The Political Transition

All of this effort to set up an organization in the midst of a financial calamity could not come at a worse time in Washington, where the impending transition to the next administration, with its inevitable bureaucratic reshuffling, threatens to further complicate the bailout.

Dozens of political appointees in the financial regulatory agencies will lose their jobs in January and are understandably distracted. "They have only a few more paychecks before they are working somewhere else," one banking lobbyist noted. "Who among them is not spending time updating their résumés?"

In the next few weeks, Treasury Secretary Paulson will be reaching out to those he wants to staff the Office of Financial Stability. The first question that prospective hires are likely to ask him is whether their appointments are for the duration of the Bush administration, or longer.

With the pressing need to rapidly buy up distressed assets, continuity of action between administrations is of paramount importance. "Maybe Paulson will want to reach out to both campaign teams and privately vet people" in advance, Litan suggested. "You would not want to bring on a guy no one could live with."

But there may be limits to what the next administration will commit to. Barack Obama and John McCain each knows full well that as president, he will ultimately be held accountable for the success or failure of the bailout. The new president may not want to be saddled with structural and programmatic decisions that he had no role in crafting. He is also likely to want his own people in key roles.

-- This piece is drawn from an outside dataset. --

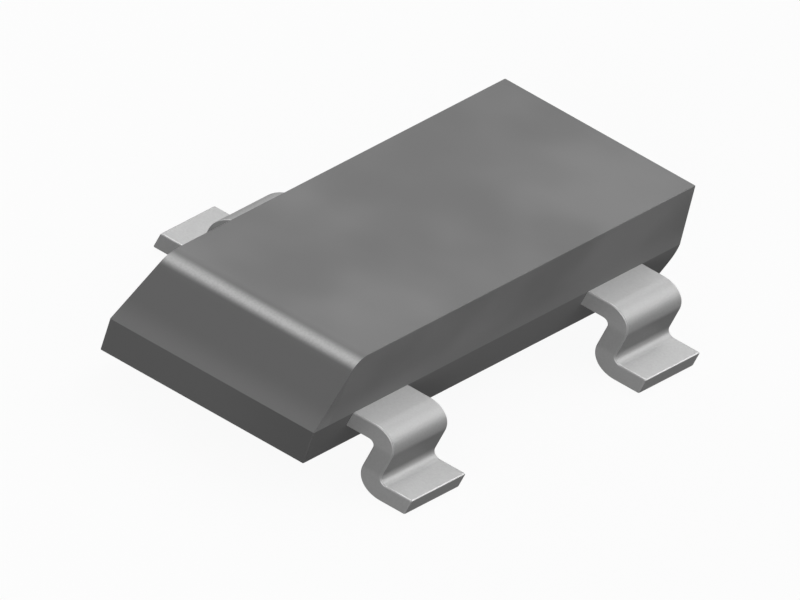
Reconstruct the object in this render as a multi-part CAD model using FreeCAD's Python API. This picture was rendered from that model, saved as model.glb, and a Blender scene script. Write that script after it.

Whatever happens in the transition, Congress can help by putting all appointees to the Office of Financial Stability on the same fast-track confirmation process accorded to senior national security nominees.

The bureaucratic challenge facing Washington as it gears up to manage the bailout is, in the financial world, comparable to the complexity and difficulty it faced in creating the Homeland Security Department after the attacks of September 11, 2001. In its own way, the bailout is no less important. Washington fumbled the formation of Homeland Security. It cannot afford to get it wrong again.